Netanyahu to visit Poland, attend Auschwitz ceremony
PM will meet leaders and take part in rededication of exhibition on the destruction European Jewry
Raphael Ahren is a former diplomatic correspondent at The Times of Israel.

Prime Minister Benjamin Netanyahu is planning a two-day trip next month to Poland, where he will meet with local political leaders and participate in a rededication ceremony of an exhibition in Auschwitz.
On June 12, Netanyahu and several members of his cabinet will head to Warsaw for consultations with their Polish counterparts. The next day, the Israeli delegation will fly to Krakow to take part in the reopening of an exhibition in the so-called Block 27 of the Auschwitz-Birkenau museum. The exhibition, entitled “The Martyrdom, Struggle and Destruction of the Jews in Europe from 1933 to 1945,” has been closed for several months due to renovations.
Netanyahu, whose father came from the town of Bilgoraj in Poland, last visited the country in January of 2010 to participate in a memorial ceremony marking the 65th anniversary of the liberation of Auschwitz.

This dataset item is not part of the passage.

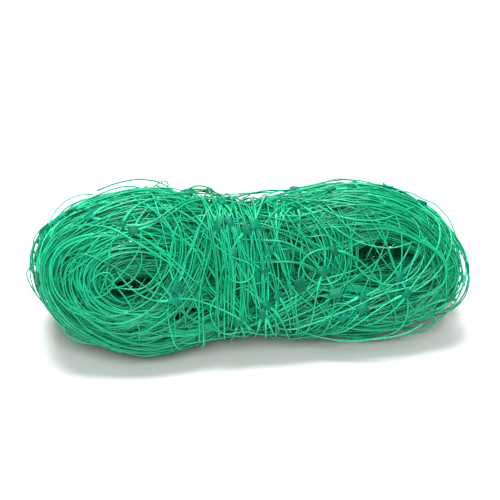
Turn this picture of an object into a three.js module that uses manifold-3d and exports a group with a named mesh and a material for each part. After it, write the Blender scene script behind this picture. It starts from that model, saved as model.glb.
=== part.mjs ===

Poland’s Prime Minister Donald Tusk visited Jerusalem in February 2011 for Israeli-Polish consultations, during which cooperation agreements in defense, health, environment, water and energy, culture and other areas were signed.
“I want to tell you, my friend Donald, Jewish history and Polish history will forever be connected with one another. The chapters of our past — both the triumphs and the tragedies — cannot be rewritten,” Netanyahu said at a press conference following the consultations. “But the future is up to us, and I have no doubt that both of us are committed to ensuring that our common future is one of security, of hope, of prosperity and of peace.”